New York’s new mayor delivered an Independence Day address meant to celebrate America’s 250th birthday, but what New Yorkers heard instead was a sermon of grievance and division that read more like a campaign speech than a patriotic commemoration. Zohran Mamdani used the occasion to paint a relentlessly bleak portrait of the nation, arguing that the country is rife with oligarchs, monopolies, and masked agents terrorizing our streets — language that landed as dark and deliberate to anyone who still believes in American exceptionalism.
Mamdani’s rhetoric wasn’t subtle. He attacked “the powerful” as corrupt and small, argued that America favors a select few, and lavished sympathy on grievances while minimizing the pride that should define Independence Day. Those lines aren’t abstract — they’re part of a larger left-wing playbook that turns legitimate policy debates into contempt for achievement and lawful order.

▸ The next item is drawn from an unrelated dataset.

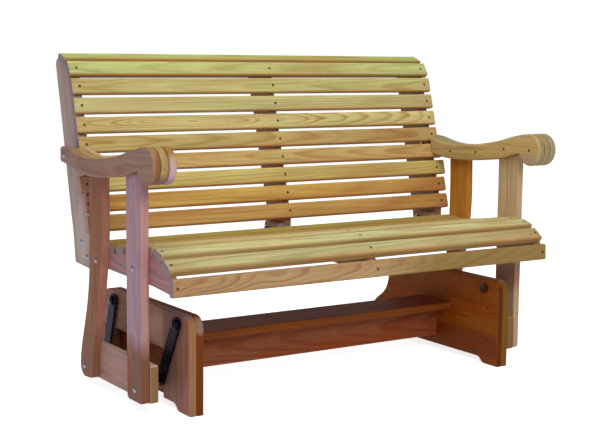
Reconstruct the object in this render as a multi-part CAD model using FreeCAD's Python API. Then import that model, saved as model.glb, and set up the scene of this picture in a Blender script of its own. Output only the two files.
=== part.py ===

Worse, the mayor explicitly praised what he called “righteous dissent,” even commending protests “as ICE invades our neighborhoods,” a framing that effectively romanticizes unrest and delegitimizes law-enforcement efforts to protect communities. That type of endorsement from the mayor of America’s largest city is not merely tone-deaf; it is dangerous, because it signals to radicals that their tactics will be celebrated, not condemned.
The optics only amplified the message: Mamdani chose to deliver this jeremiad from behind George Washington’s desk, a setting that should have symbolized unity, strength, and gratitude to the founders — not a lecture on how America has failed. Conservatives saw the scene for what it was: a condescending performance in which the trappings of American history were repurposed to score political points against the very idea of national pride.
Unsurprisingly, conservative outlets and commentators called out the speech as divisive and out of step with most Americans who want celebration, not class warfare, on the Fourth of July. From local critics to national commentators, the consensus was that Mamdani traded celebration for complaint, and that’s exactly the kind of politics that fractures cities and breeds resentment rather than healing.
This isn’t just theater; it has policy implications. When a mayor of a global city normalizes attacks on wealth, law enforcement, and border enforcement, he makes it easier for bad actors to exploit fear and grievance while ordinary citizens pay the price in higher crime, fading prosperity, and a loss of civic confidence. New Yorkers — and Americans — deserve leaders who defend the rule of law and celebrate what unites us, not officials who profit politically from stoking division.
Hardworking patriots should take note and refuse the narrative that America’s story is only one of betrayal and failure. Stand up for a prideful, optimistic vision of the republic that honors sacrifice, rewards industriousness, and expects its leaders to bring people together — not to sit behind a desk and lecture us into despair. We owe our children better than gloom and grievance dressed up as patriotism.